Objective:
Tally the lines holding "part" and state only that figure.

+++ Records shown

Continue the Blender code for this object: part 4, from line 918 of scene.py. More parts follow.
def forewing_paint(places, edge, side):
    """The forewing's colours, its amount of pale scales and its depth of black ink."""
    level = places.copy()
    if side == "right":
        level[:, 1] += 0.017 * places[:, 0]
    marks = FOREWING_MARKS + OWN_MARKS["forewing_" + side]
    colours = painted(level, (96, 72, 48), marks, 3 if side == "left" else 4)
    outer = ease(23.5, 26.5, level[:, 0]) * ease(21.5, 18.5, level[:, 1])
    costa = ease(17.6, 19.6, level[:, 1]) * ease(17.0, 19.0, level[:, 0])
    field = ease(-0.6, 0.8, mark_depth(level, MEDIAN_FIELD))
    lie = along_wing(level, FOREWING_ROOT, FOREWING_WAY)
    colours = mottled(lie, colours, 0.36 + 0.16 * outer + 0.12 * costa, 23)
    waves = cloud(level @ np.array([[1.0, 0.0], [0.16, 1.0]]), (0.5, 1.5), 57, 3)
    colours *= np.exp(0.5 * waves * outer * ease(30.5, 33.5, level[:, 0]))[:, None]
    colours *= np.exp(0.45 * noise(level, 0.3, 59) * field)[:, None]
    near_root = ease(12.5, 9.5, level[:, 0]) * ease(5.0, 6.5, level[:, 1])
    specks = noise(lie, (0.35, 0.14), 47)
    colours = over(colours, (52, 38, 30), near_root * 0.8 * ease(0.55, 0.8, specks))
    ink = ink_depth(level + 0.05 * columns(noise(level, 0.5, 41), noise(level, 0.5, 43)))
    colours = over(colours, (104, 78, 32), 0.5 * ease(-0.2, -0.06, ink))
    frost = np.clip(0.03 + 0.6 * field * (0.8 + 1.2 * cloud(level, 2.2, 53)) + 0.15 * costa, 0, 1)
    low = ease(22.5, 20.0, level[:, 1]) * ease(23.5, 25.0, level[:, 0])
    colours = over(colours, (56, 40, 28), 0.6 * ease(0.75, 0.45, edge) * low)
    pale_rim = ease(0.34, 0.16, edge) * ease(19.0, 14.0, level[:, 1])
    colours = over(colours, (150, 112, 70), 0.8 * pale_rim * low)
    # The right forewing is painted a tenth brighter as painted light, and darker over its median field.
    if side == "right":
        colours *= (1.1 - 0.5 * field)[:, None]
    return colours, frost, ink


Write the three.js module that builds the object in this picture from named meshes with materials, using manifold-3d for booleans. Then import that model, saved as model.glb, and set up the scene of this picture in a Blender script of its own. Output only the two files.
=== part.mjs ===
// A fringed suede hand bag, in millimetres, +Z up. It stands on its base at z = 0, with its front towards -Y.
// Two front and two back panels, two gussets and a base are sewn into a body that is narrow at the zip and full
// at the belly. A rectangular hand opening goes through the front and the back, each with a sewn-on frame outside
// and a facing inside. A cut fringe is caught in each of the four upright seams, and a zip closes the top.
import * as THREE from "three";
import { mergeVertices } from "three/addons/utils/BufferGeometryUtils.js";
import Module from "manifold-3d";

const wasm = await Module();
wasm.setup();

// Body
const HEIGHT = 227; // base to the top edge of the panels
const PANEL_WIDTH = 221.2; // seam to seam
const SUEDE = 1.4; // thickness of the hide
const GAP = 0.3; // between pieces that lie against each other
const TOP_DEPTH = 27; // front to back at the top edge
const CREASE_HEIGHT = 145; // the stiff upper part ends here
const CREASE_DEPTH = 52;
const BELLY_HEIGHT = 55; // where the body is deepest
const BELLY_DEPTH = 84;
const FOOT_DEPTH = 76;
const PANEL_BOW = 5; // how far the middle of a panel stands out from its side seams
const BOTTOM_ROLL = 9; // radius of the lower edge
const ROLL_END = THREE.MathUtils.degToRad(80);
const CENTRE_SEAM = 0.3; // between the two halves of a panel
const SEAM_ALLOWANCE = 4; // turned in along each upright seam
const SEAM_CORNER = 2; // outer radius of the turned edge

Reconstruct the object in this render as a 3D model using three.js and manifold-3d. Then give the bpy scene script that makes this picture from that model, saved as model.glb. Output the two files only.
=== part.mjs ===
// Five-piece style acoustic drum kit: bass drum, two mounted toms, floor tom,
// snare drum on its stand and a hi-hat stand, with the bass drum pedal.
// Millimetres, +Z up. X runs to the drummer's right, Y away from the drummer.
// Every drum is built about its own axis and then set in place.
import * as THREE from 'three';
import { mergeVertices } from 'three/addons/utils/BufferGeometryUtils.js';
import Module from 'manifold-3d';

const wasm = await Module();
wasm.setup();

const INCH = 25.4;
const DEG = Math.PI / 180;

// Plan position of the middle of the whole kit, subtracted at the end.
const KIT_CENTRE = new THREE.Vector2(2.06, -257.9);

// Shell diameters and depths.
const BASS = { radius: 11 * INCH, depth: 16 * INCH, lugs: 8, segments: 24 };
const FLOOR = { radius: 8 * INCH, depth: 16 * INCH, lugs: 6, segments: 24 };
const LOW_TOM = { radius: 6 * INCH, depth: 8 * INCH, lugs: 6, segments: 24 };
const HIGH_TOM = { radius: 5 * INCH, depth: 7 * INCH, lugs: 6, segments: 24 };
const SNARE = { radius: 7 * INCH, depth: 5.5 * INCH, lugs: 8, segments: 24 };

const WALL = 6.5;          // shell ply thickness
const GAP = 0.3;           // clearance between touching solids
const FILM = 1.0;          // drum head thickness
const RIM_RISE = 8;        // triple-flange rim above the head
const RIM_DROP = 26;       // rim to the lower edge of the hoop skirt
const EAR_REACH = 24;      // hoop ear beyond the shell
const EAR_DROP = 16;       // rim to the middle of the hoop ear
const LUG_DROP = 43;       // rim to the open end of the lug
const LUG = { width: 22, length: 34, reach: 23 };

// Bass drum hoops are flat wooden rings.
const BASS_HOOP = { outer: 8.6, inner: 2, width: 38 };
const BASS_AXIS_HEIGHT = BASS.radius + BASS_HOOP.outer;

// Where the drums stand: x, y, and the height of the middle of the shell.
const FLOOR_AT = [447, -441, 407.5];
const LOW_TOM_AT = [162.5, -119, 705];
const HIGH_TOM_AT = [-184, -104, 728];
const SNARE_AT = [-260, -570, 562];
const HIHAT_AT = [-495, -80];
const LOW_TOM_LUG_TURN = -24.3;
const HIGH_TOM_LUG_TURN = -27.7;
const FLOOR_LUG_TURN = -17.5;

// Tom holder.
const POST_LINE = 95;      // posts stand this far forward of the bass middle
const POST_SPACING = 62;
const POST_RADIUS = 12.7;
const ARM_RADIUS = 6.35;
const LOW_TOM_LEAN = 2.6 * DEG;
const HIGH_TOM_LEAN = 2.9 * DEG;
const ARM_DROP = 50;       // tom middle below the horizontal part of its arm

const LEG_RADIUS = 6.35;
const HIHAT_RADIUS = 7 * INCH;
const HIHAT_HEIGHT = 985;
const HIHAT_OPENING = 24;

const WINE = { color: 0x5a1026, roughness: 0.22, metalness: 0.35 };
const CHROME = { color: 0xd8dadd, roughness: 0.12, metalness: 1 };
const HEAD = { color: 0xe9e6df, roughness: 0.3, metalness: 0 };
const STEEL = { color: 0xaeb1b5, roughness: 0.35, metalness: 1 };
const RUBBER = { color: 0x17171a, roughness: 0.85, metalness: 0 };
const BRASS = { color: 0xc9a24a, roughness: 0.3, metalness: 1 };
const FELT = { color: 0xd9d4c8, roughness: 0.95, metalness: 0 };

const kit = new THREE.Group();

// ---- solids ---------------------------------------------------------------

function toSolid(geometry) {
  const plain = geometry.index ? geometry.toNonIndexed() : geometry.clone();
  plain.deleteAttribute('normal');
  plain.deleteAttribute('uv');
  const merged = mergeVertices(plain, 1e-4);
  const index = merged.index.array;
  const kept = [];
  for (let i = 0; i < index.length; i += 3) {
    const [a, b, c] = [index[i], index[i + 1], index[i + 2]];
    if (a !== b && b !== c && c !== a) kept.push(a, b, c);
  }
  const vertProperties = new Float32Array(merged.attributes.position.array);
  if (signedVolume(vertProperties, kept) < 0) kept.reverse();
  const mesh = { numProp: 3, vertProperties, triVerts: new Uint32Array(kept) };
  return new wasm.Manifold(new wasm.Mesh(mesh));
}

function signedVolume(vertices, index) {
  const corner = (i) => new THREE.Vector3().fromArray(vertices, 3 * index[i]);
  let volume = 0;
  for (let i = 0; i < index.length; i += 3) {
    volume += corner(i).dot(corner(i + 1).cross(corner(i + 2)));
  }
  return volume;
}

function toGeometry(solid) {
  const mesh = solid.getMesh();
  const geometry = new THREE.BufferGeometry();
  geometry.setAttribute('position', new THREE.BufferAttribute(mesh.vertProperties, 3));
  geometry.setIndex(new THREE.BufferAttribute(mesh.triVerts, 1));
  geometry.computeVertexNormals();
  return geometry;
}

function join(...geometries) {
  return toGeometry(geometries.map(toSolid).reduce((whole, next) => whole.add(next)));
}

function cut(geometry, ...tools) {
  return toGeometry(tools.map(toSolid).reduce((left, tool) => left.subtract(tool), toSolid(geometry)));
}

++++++

Task answer:
5